** START **

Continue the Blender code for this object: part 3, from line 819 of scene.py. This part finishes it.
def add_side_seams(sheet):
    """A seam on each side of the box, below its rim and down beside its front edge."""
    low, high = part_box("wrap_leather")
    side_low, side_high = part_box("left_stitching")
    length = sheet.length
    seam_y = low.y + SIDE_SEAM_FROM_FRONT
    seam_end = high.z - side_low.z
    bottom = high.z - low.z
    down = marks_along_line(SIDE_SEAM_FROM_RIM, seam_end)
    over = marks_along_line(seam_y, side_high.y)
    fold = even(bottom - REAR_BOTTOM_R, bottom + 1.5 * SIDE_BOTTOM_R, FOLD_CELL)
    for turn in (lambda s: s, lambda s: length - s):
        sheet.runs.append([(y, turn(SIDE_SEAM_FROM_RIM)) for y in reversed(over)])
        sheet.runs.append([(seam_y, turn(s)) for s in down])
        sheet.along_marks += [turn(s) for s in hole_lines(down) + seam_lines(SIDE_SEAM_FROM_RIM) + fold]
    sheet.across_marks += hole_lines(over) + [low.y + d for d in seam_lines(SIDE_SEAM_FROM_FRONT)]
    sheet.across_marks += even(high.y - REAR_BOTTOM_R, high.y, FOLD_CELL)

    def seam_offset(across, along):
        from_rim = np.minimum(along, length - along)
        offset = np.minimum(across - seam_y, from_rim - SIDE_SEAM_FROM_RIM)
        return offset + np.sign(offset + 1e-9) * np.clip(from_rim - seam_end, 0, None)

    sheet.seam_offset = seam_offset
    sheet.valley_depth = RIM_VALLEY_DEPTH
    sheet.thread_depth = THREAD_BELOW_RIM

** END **

Set down the listing in full, keeping every word exactly as it is.

Continue the Blender code for this object: part 3, from line 819 of scene.py. This part finishes it.
def add_side_seams(sheet):
    """A seam on each side of the box, below its rim and down beside its front edge."""
    low, high = part_box("wrap_leather")
    side_low, side_high = part_box("left_stitching")
    length = sheet.length
    seam_y = low.y + SIDE_SEAM_FROM_FRONT
    seam_end = high.z - side_low.z
    bottom = high.z - low.z
    down = marks_along_line(SIDE_SEAM_FROM_RIM, seam_end)
    over = marks_along_line(seam_y, side_high.y)
    fold = even(bottom - REAR_BOTTOM_R, bottom + 1.5 * SIDE_BOTTOM_R, FOLD_CELL)
    for turn in (lambda s: s, lambda s: length - s):
        sheet.runs.append([(y, turn(SIDE_SEAM_FROM_RIM)) for y in reversed(over)])
        sheet.runs.append([(seam_y, turn(s)) for s in down])
        sheet.along_marks += [turn(s) for s in hole_lines(down) + seam_lines(SIDE_SEAM_FROM_RIM) + fold]
    sheet.across_marks += hole_lines(over) + [low.y + d for d in seam_lines(SIDE_SEAM_FROM_FRONT)]
    sheet.across_marks += even(high.y - REAR_BOTTOM_R, high.y, FOLD_CELL)

    def seam_offset(across, along):
        from_rim = np.minimum(along, length - along)
        offset = np.minimum(across - seam_y, from_rim - SIDE_SEAM_FROM_RIM)
        return offset + np.sign(offset + 1e-9) * np.clip(from_rim - seam_end, 0, None)

    sheet.seam_offset = seam_offset
    sheet.valley_depth = RIM_VALLEY_DEPTH
    sheet.thread_depth = THREAD_BELOW_RIM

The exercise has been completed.